*DIRECTION:* Go through the data below line by line and count those containing the word "model". Reply with the count only.

*INPUT FOR THIS TASK:*
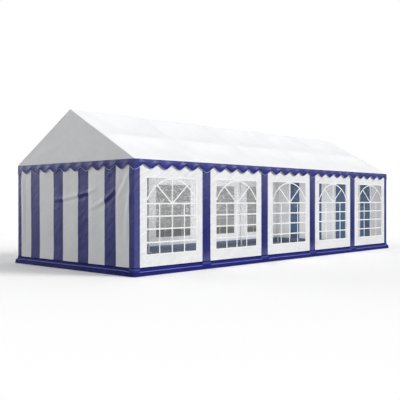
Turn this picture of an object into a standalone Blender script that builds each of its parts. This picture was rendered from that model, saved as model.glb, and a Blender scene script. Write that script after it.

==

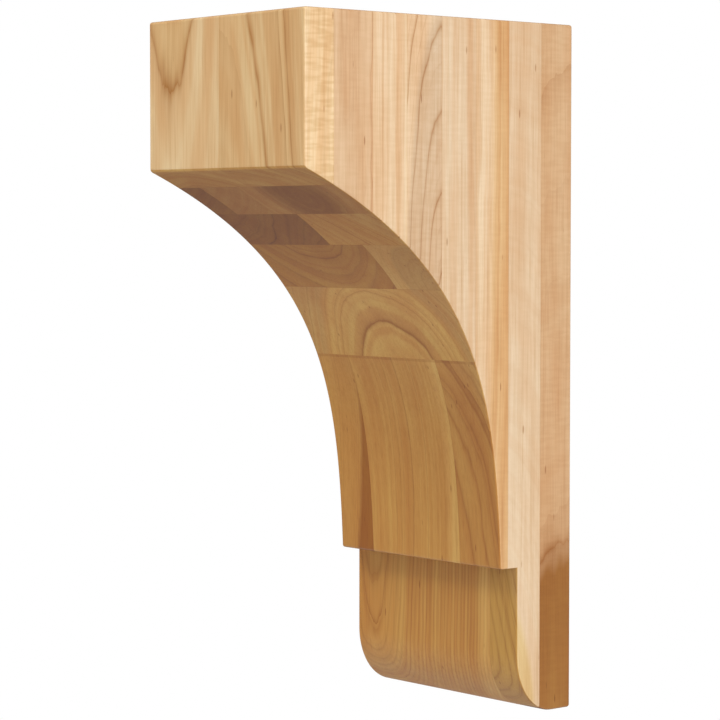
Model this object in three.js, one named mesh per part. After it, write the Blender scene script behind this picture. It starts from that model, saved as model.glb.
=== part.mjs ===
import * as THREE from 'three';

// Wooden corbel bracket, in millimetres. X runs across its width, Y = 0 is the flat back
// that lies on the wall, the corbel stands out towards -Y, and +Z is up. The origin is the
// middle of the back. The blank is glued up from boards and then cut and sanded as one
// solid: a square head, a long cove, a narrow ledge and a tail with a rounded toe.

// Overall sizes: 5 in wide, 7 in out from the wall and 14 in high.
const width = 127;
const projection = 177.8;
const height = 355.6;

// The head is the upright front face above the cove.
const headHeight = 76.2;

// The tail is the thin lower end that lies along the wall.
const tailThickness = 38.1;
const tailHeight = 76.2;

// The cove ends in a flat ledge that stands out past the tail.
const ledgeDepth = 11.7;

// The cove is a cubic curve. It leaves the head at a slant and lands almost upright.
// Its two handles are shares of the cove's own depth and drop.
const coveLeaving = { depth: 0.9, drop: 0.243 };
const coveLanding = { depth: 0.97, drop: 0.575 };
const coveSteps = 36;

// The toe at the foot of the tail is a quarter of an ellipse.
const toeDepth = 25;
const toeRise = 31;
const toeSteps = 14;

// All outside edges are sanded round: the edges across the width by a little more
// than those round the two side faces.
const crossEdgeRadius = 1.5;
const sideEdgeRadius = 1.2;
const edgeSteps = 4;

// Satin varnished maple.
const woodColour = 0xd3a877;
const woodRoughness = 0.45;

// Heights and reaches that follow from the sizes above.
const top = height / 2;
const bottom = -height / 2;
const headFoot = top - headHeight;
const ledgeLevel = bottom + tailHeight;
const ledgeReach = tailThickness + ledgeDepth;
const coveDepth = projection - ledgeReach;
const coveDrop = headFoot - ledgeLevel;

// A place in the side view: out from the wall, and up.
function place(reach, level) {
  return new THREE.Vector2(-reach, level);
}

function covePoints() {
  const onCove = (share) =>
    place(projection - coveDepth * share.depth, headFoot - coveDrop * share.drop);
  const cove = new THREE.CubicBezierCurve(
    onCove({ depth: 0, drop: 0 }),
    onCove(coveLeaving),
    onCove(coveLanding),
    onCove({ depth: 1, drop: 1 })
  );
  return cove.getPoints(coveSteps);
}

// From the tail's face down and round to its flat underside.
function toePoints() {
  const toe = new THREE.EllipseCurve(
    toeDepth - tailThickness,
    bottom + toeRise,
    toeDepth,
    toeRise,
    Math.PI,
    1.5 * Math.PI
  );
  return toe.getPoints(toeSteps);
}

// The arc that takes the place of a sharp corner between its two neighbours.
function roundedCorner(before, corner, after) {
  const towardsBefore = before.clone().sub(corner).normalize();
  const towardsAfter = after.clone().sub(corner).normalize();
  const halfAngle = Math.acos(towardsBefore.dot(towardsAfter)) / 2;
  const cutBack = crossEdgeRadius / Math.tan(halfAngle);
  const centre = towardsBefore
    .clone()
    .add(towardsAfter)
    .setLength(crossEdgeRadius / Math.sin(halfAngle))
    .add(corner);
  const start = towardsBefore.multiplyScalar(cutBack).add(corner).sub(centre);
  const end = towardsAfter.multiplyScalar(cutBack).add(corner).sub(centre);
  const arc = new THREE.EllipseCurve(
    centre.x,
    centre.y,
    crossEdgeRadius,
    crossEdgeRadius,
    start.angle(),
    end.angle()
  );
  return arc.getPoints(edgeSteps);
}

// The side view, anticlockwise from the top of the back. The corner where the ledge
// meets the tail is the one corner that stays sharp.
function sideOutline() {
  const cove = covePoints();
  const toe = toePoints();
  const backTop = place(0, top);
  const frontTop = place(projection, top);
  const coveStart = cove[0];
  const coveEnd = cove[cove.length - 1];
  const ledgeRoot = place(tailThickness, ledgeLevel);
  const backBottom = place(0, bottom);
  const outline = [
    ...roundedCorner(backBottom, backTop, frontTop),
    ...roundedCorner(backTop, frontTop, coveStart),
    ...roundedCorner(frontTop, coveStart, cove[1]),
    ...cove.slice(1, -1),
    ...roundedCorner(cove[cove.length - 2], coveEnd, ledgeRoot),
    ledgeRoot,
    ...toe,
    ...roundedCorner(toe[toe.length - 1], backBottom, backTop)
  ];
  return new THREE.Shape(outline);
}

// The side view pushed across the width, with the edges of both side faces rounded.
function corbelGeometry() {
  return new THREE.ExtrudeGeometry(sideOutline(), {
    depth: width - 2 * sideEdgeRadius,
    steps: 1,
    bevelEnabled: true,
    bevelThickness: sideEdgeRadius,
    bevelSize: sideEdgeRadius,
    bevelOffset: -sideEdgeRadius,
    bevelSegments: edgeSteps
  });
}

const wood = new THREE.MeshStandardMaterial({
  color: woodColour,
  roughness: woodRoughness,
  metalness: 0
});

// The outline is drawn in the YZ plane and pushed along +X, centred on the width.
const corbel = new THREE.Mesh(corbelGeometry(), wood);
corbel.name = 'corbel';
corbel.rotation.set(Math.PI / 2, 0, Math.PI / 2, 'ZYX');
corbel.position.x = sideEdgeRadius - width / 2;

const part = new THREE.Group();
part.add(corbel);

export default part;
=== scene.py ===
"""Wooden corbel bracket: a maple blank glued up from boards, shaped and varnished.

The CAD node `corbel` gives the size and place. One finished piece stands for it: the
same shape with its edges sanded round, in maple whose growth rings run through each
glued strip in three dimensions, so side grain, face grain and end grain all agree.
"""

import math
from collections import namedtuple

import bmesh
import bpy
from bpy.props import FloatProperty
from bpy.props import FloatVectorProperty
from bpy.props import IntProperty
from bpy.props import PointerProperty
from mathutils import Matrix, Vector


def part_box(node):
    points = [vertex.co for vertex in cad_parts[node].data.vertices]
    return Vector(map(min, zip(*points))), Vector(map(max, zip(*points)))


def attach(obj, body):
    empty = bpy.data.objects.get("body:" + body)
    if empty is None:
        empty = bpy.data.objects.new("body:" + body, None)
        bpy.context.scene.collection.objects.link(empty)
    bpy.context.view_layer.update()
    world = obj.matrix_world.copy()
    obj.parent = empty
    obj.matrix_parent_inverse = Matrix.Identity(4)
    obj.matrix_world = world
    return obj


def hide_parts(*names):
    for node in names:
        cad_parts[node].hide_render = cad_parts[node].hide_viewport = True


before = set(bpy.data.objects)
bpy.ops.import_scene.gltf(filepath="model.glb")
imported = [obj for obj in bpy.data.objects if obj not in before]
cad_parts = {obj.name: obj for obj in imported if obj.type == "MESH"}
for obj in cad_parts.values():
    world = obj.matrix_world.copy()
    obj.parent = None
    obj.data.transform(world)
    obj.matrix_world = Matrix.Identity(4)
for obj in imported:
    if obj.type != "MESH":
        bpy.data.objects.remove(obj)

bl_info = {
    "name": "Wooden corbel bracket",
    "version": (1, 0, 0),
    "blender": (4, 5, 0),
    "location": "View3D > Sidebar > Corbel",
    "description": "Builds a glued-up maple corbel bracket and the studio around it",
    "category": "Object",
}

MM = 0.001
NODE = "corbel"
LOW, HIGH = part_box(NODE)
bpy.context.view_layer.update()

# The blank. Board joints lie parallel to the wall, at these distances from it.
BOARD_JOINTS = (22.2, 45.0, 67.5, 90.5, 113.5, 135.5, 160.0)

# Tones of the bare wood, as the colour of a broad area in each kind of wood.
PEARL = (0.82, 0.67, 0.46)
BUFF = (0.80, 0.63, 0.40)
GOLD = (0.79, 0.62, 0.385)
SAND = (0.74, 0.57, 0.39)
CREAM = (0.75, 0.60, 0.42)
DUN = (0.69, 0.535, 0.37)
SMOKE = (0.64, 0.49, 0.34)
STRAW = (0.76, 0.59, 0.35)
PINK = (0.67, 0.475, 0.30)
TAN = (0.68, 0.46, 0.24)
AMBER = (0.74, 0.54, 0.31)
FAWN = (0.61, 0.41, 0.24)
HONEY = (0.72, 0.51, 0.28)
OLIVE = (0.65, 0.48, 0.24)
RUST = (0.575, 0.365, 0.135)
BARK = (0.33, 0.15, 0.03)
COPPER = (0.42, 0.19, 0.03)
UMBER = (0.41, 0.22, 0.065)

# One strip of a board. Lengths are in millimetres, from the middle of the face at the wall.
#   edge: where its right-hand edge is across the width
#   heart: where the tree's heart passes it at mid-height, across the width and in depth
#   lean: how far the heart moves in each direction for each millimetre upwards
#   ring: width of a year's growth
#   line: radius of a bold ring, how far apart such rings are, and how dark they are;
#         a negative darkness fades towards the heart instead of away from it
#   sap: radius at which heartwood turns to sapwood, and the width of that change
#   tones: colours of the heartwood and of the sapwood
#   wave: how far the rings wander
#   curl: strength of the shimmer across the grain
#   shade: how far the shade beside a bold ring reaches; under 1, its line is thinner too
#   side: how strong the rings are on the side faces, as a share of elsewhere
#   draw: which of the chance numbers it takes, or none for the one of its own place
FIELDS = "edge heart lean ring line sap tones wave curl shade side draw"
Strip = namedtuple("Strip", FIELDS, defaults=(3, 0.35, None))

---

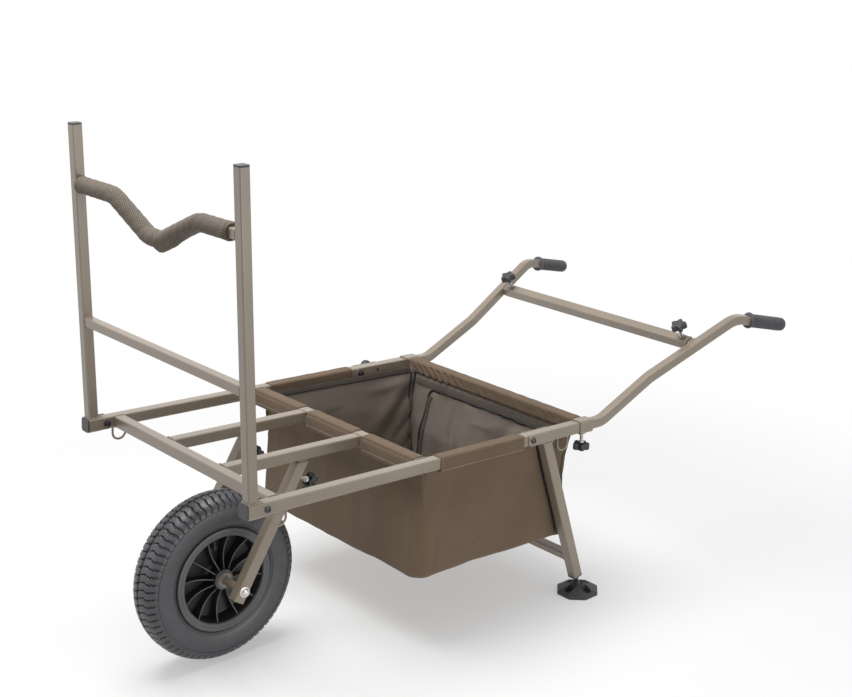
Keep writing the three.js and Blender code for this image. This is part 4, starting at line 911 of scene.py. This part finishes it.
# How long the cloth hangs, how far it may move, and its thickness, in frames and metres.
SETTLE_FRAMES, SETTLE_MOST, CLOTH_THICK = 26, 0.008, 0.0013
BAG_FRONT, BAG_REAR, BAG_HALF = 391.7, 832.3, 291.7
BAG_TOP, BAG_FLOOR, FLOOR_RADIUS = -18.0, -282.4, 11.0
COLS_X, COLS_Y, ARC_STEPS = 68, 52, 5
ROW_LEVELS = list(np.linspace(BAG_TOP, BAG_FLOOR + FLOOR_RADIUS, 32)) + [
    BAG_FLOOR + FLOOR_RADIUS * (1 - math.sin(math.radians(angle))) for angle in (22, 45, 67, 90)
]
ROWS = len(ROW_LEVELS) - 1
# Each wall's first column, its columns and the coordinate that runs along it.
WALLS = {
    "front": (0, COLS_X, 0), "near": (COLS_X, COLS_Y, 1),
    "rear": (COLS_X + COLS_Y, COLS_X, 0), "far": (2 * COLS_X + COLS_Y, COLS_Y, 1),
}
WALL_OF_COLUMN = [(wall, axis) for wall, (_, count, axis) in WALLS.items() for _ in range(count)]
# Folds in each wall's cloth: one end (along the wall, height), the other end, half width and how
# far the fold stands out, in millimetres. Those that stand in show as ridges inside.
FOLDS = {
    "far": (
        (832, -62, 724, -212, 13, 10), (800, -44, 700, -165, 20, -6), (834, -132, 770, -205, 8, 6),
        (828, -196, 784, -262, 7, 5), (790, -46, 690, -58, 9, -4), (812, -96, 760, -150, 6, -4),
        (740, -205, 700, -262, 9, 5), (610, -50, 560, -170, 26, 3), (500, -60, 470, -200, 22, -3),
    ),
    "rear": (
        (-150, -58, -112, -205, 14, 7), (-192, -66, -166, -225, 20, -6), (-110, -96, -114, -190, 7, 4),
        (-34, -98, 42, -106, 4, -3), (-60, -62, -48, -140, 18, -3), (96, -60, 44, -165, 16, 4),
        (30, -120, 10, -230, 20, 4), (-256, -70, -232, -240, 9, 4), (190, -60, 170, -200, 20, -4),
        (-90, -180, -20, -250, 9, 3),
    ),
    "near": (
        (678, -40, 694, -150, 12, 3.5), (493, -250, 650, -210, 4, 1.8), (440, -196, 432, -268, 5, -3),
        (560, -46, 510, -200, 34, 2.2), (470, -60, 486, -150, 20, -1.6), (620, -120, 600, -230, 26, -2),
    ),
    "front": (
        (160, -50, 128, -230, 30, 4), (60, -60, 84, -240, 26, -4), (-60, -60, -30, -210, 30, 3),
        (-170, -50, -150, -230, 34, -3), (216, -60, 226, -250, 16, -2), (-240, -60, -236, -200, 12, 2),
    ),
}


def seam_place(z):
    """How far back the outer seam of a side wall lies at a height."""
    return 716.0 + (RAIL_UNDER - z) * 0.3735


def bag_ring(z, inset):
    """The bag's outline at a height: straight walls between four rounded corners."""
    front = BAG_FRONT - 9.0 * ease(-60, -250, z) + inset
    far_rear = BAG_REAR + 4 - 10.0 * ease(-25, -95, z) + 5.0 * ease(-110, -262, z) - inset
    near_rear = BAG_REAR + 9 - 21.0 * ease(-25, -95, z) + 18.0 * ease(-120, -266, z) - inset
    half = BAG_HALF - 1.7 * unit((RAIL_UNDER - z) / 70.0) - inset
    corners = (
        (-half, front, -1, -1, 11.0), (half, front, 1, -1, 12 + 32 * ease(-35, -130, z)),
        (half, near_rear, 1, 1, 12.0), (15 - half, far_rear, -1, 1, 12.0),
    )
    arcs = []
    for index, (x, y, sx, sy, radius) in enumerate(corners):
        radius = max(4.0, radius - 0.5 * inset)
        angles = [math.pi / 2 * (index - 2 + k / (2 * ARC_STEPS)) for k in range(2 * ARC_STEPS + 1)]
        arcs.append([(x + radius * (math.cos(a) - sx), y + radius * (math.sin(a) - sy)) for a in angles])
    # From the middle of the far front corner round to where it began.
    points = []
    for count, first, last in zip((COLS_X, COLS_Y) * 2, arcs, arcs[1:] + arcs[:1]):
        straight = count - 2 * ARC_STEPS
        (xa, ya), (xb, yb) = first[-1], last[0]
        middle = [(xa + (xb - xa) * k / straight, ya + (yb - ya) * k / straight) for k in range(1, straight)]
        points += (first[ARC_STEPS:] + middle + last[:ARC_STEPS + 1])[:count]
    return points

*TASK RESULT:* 3